ロシア軍は今年4月、ウクライナ東部ドネツク州バフムトのすぐ西に位置するウクライナ軍の防御拠点、チャシウヤールに対する攻撃を開始し、7月に最も攻撃を受けやすい通称「運河地区」を制圧したと伝えられました。しかし、ロシアは人口12000人の小さな地区を占領するために数千人の犠牲者を出しています。
ウクライナ戦争のロシア軍被害でも高い比率
ロシアはウクライナ侵略以降、99000人の人的被害を出したとされます。その割合から見れば、チャウシールの小さな地区を落とすのに数千人の犠牲者を出したのはかなりの比率です。ロシアは確かに前進しましたが、あまりに少ない戦果に対し、兵員の損失が多くなりすぎています。

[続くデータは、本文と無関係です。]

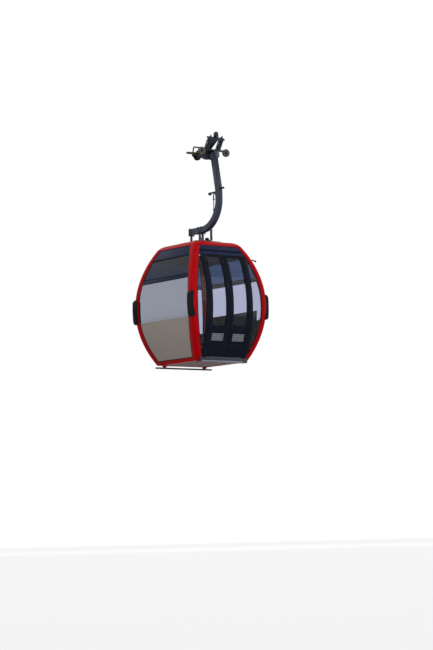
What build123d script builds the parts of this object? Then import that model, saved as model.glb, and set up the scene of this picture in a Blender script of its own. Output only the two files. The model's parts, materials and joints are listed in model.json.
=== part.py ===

この点について有識者の中には、チャウシールの攻勢を最後にロシアがウクライナに対し決定的な打撃を与える機会は二度とないかも知れないと考える人もいます。
予想外に長引いた運河地区の占領
調査分析グループは、ロシア軍の占領地に突出した運河地区について、すでに五月時点で将来的に陥落する事は避けられないと発表していました。しかし、分析に反し、ウクライナ軍の第5独立強襲旅団、第41独立機械化旅団、第5独立機械化旅団、第67独立機械化旅団、そして第241領土防衛旅団を主力とする守備隊は奮闘し、それから6週間も運河地区を守り抜きました。また、運河地区から撤退した理由もウクライナの報道官によれば、「ロシア軍の爆撃や砲撃で隠れる事が出来る運河地区の建物が消滅したからだ」と説明しています。
物量で押し切る戦術をいつまで持続できるか?
もっとも、ウクライナの事情に関係なく、ロシアの戦術は従来通り、ウクライナの10倍の国防予算と4倍の兵力を駆使して物量で押し切るものでしょう。それに対しウクライナは可能な限り、ロシアに損耗を強いながらジリジリと後退していく事になります。防御するウクライナ側の損失はロシアに比較して格段に少ないので、ロシアは一つの地区、一つの都市を占領するごとに疲労を蓄積させる事になります。さらに、ウクライナ侵略の初期に比較してロシアの占領スピードが鈍化し、同時に犠牲者が増大しているのは誰にも否定しようがない事実です。ロシアがウクライナの首都キーウを占領するまで物量作戦を継続できるか?と言えば、現時点でウクライナから奪った領土が7.2%に過ぎない事を考えると難しいのではないでしょうか?
戦争はガマン比べに
ロシア軍は兵力については、国内の地方の失業者を巧みに取り込む事で補えていますが、軍事車両の損耗は供給を大きく上回り、同時に戦死者の増大で経験不足の兵士が増加した影響で連隊や旅団の弱体化が進んでいます。これによりロシアは以前のような大規模な攻勢が難しくなっているとする指摘もあります。もっともそうであったとしてもロシアの豊富な物量に1/4の兵力で立ち向かう前線のウクライナ兵士の困難は並大抵ではありません。ロシア軍は運河地区を占領後、すぐにシベルシキードネツ・ドンバス運河を渡ってチャシウヤール中心部に対する攻撃を始めると考えられ、果てしない消耗戦はウクライナかロシア、どちらかが音を上げるまで続く事になるでしょう。